I have become used to used to documenting firsts. Births. Birthdays. Pregnancies. Beginnings, mostly.
But to say good-bye? I have never been asked to document that before.
My friend Bettina told me she was feeling melancholy that her parents were moving away from her childhood home and she wanted to document one last family gathering there.
Immediately I felt a tightness in my gut. That feeling… The one of sadness about the end of a chapter. Or, in Bettina’s case, a long novel.
I spent my childhood as an Army brat, so moving was a way of life for me. Saying good-bye, over and over and over. Every 3 years. Farewell to favorite hideaway spots, to buddies in grade school, to bike paths and climbing trees.
This home, though – they spent more than 40 years there. Accumulating bits and pieces and memories stuck in every corner and crevice of this South Beach bungalow. It’s dwarfed by high rise condos just across the street that butt up to the beach. Visiting this place was like finding an amazing vintage souvenir amidst Miami’s careless modern glossiness.
When I arrived, I got the tour. Where sisters once shared a bunkbed. The spot that was once a window broken into in the early 80s then covered over and initialed in the stucco. The faithful, fruitful banana tree. They ate breakfast on the bright, funky dishes from the 70s, drank mimosas and laughed about mullet haircuts and marveled over old photographs. There was silliness, and happiness this morning.

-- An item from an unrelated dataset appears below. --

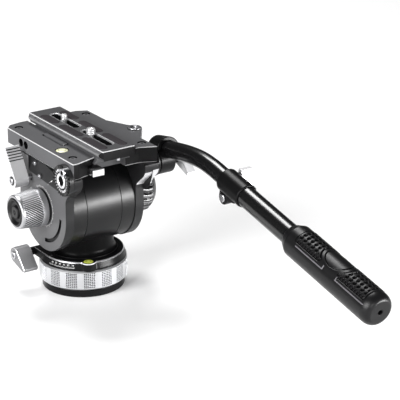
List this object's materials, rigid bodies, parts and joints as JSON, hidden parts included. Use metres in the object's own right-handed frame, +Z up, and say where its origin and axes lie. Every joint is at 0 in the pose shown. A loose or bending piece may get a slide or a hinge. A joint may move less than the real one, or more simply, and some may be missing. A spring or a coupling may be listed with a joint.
{
  "type": "fluid video head",
  "caption": "Fluid video head with a panning base, a tilting drum between two side plates, a sliding camera plate and a telescopic pan bar with a rubber grip.",
  "frame": {"origin": "mouth of the tripod socket, in the middle of the flat underside", "axes": "+Z up along the pan axis; +X to the operator's right, along the tilt axis; +Y forwards, towards the camera's lens, so the pan bar reaches back along -Y"},
  "size_m": [0.1652, 0.4593, 0.1662],
  "materials": {
    "dark_anodised": "dark grey satin anodised",
    "satin_aluminium": "bare satin",
    "steel": "bright turned",
    "rubber": "matte black",
    "black_plastic": "semi-matte black",
    "vial_fluid": "clear, with a yellow-green fluid",
    "black_anodised": "black satin anodised"
  },
  "bodies": {
    "base": {"base_plate": "black_anodised", "thread_insert": "steel", "pan_base": "black_anodised", "base_level_vial": "vial_fluid", "pan_friction_disc": "steel", "pan_bearing": "steel"},
    "clamp_ring": {"clamp_ring": "satin_aluminium"},
    "pan_lock": {"pan_lock_lever": "dark_anodised", "pan_lock_screw": "steel"},
    "pan_stage": {"pan_housing": "black_anodised", "pan_shaft": "steel", "pan_shaft_nut": "steel", "left_drum_ring": "black_anodised", "right_drum_ring": "black_anodised", "tilt_axle": "steel", "tilt_drag_stator": "steel", "counterbalance_spring": "steel"},
    "tilt_cradle": {"left_side_plate": "black_anodised", "right_side_plate": "black_anodised", "side_plate_screw_front": "steel", "side_plate_screw_rear": "steel", "platform": "dark_anodised", "platform_level_vial": "vial_fluid", "accessory_thread_insert": "steel", "left_rosette": "black_anodised", "right_rosette": "black_anodised", "rosette_screw": "black_plastic", "tilt_drag_rotor": "dark_anodised", "spring_arbor": "dark_anodised", "release_button_spring": "steel"},
    "plate_clamp": {"plate_clamp_lever": "satin_aluminium", "plate_clamp_pin": "steel"},
    "clamp_jaw": {"clamp_jaw": "dark_anodised"},
    "tilt_lock": {"tilt_lock_lever": "dark_anodised", "tilt_lock_pin": "steel"},
    "release_button": {"plate_release_button": "satin_aluminium"},
    "drag_knob": {"drag_knob": "satin_aluminium", "drag_knob_cap": "black_plastic"},
    "counterbalance_knob": {"counterbalance_knob": "black_plastic", "counterbalance_knob_cap": "black_plastic"},
    "camera_plate": {"camera_plate": "dark_anodised", "plate_pad_left_front": "rubber", "plate_pad_left_middle": "rubber", "plate_pad_left_rear": "rubber", "plate_pad_right_front": "rubber", "plate_pad_right_middle": "rubber", "plate_pad_right_rear": "rubber"},
    "quarter_inch_carriage": {"quarter_inch_screw_carriage": "steel"},
    "quarter_inch_screw": {"quarter_inch_camera_screw": "steel"},
    "three_eighths_carriage": {"three_eighths_inch_screw_carriage": "steel"},
    "three_eighths_screw": {"three_eighths_inch_camera_screw": "steel"},
    "pan_bar": {"pan_bar_bracket": "black_anodised", "pan_bar_arm": "black_anodised"},
    "pan_bar_clamp": {"pan_bar_clamp_lever": "satin_aluminium", "pan_bar_clamp_bolt": "steel"},
    "extension": {"clamp_collar": "black_anodised", "extension_tube": "black_anodised", "grip": "rubber"},
    "collar_clamp": {"collar_lever": "satin_aluminium", "collar_bolt": "steel"}
  },
  "joints": [
    {"name": "clamp_ring_turn", "type": "hinge", "parent": "base", "child": "clamp_ring", "pos_m": [0, 0, 0.0184], "axis": [0, 0, 1], "range_deg": [-30, 40]},
    {"name": "pan_lock_turn", "type": "hinge", "parent": "base", "child": "pan_lock", "pos_m": [-0.055, 0.0268, 0.0332], "axis": [1, 0, 0], "range_deg": [-60, 40]},
    {"name": "pan", "type": "hinge", "parent": "base", "child": "pan_stage", "pos_m": [0, 0, 0.0375], "axis": [0, 0, 1], "continuous": true},
    {"name": "tilt", "type": "hinge", "parent": "pan_stage", "child": "tilt_cradle", "pos_m": [0, 0, 0.09], "axis": [1, 0, 0], "range_deg": [-65, 75]},
    {"name": "plate_clamp_turn", "type": "hinge", "parent": "tilt_cradle", "child": "plate_clamp", "pos_m": [-0.0567, 0.0226, 0.113], "axis": [1, 0, 0], "range_deg": [0, 90]},
    {"name": "clamp_jaw_draw", "type": "slide", "parent": "tilt_cradle", "child": "clamp_jaw", "axis": [-1, 0, 0], "range_m": [0, 0.0015]},
    {"name": "tilt_lock_turn", "type": "hinge", "parent": "tilt_cradle", "child": "tilt_lock", "pos_m": [0.0522, 0.033, 0.112], "axis": [1, 0, 0], "range_deg": [-25, 50]},
    {"name": "release_button_press", "type": "slide", "parent": "tilt_cradle", "child": "release_button", "axis": [0, 1, 0], "range_m": [0, 0.004], "stiffness_N_per_m": 600, "springref_m": -0.001},
    {"name": "drag_knob_turn", "type": "hinge", "parent": "tilt_cradle", "child": "drag_knob", "pos_m": [-0.06, 0, 0.09], "axis": [1, 0, 0], "range_deg": [0, 270]},
    {"name": "counterbalance_knob_turn", "type": "hinge", "parent": "tilt_cradle", "child": "counterbalance_knob", "pos_m": [0.06, 0, 0.09], "axis": [1, 0, 0], "range_deg": [0, 270]},
    {"name": "camera_plate_slide", "type": "slide", "parent": "tilt_cradle", "child": "camera_plate", "axis": [0, 1, 0], "range_m": [-0.035, 0.035]},
    {"name": "quarter_inch_carriage_slide", "type": "slide", "parent": "camera_plate", "child": "quarter_inch_carriage", "axis": [0, 1, 0], "range_m": [-0.022, 0.017]},
    {"name": "quarter_inch_screw_turn", "type": "hinge", "parent": "quarter_inch_carriage", "child": "quarter_inch_screw", "pos_m": [0.001, 0.0325, 0.155], "axis": [0, 0, 1], "continuous": true},
    {"name": "three_eighths_carriage_slide", "type": "slide", "parent": "camera_plate", "child": "three_eighths_carriage", "axis": [0, 1, 0], "range_m": [-0.032, 0.0085]},
    {"name": "three_eighths_screw_turn", "type": "hinge", "parent": "three_eighths_carriage", "child": "three_eighths_screw", "pos_m": [0.001, -0.0187, 0.155], "axis": [0, 0, 1], "continuous": true},
    {"name": "pan_bar_turn", "type": "hinge", "parent": "tilt_cradle", "child": "pan_bar", "pos_m": [0.062, -0.048, 0.132], "axis": [1, 0, 0], "range_deg": [-60, 30]},
    {"name": "pan_bar_clamp_turn", "type": "hinge", "parent": "pan_bar", "child": "pan_bar_clamp", "pos_m": [0.0847, -0.048, 0.132], "axis": [1, 0, 0], "range_deg": [-40, 40]},
    {"name": "bar_extension", "type": "slide", "parent": "pan_bar", "child": "extension", "axis": [0, -0.9774, -0.2114], "range_m": [0, 0.06]},
    {"name": "collar_lever_turn", "type": "hinge", "parent": "extension", "child": "collar_clamp", "pos_m": [0.084, -0.15716, 0.12646], "axis": [1, 0, 0], "range_deg": [-40, 40]}
  ],
  "couplings": [
    {"joint": "clamp_jaw_draw", "follows": "plate_clamp_turn", "m_per_rad": 0.000954}
  ]
}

Claudia clipped a bit of pink bougainvillea from the blossoming bush in yard and stuck it in a vase. Stoney sniffed his gardenia bush, which hadn’t given as many flowers this season, he said. The neighborhood cat hung out and enjoyed being petted and ate from a bowl of cat food left on the porch.
Most of the house was unmoved and it seemed impossible to me, aside from the clues of moving boxes in the living room, that it would all be packed away and cleared out a couple days later.
When Bettina texted me a photo of the empty living room later in the week, my heart did a summersault again.
The silly shot I took of their bathroom clock on this morning, to mark the date and time, sums it up better than I can.
“It’s later than you think.”
Thank goodness for photographs to help us remember.